begin GIVEN RECORDS

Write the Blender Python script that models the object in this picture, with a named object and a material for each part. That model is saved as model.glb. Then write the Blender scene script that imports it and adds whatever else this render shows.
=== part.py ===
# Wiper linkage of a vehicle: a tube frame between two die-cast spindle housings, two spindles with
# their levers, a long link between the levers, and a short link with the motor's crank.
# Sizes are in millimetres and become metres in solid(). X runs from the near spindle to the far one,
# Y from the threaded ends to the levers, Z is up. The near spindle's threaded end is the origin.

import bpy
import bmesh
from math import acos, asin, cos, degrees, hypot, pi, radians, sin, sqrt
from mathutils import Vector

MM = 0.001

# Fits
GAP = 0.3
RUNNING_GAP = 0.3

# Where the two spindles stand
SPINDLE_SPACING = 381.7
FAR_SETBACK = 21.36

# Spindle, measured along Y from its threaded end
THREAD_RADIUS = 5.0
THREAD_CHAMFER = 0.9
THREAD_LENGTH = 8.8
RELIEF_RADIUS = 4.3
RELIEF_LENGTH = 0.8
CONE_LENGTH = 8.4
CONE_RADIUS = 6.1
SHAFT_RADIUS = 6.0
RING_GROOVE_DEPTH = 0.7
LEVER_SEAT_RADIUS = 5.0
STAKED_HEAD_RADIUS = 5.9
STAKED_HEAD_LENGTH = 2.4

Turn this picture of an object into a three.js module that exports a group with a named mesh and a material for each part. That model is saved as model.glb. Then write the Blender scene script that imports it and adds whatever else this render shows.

end GIVEN RECORDS

=== SHORT PROBLEM ===
Reproduce the material in full, with no word added or dropped.

=== THE REPLY ===
Write the Blender Python script that models the object in this picture, with a named object and a material for each part. That model is saved as model.glb. Then write the Blender scene script that imports it and adds whatever else this render shows.
=== part.py ===
# Wiper linkage of a vehicle: a tube frame between two die-cast spindle housings, two spindles with
# their levers, a long link between the levers, and a short link with the motor's crank.
# Sizes are in millimetres and become metres in solid(). X runs from the near spindle to the far one,
# Y from the threaded ends to the levers, Z is up. The near spindle's threaded end is the origin.

import bpy
import bmesh
from math import acos, asin, cos, degrees, hypot, pi, radians, sin, sqrt
from mathutils import Vector

MM = 0.001

# Fits
GAP = 0.3
RUNNING_GAP = 0.3

# Where the two spindles stand
SPINDLE_SPACING = 381.7
FAR_SETBACK = 21.36

# Spindle, measured along Y from its threaded end
THREAD_RADIUS = 5.0
THREAD_CHAMFER = 0.9
THREAD_LENGTH = 8.8
RELIEF_RADIUS = 4.3
RELIEF_LENGTH = 0.8
CONE_LENGTH = 8.4
CONE_RADIUS = 6.1
SHAFT_RADIUS = 6.0
RING_GROOVE_DEPTH = 0.7
LEVER_SEAT_RADIUS = 5.0
STAKED_HEAD_RADIUS = 5.9
STAKED_HEAD_LENGTH = 2.4

Turn this picture of an object into a three.js module that exports a group with a named mesh and a material for each part. That model is saved as model.glb. Then write the Blender scene script that imports it and adds whatever else this render shows.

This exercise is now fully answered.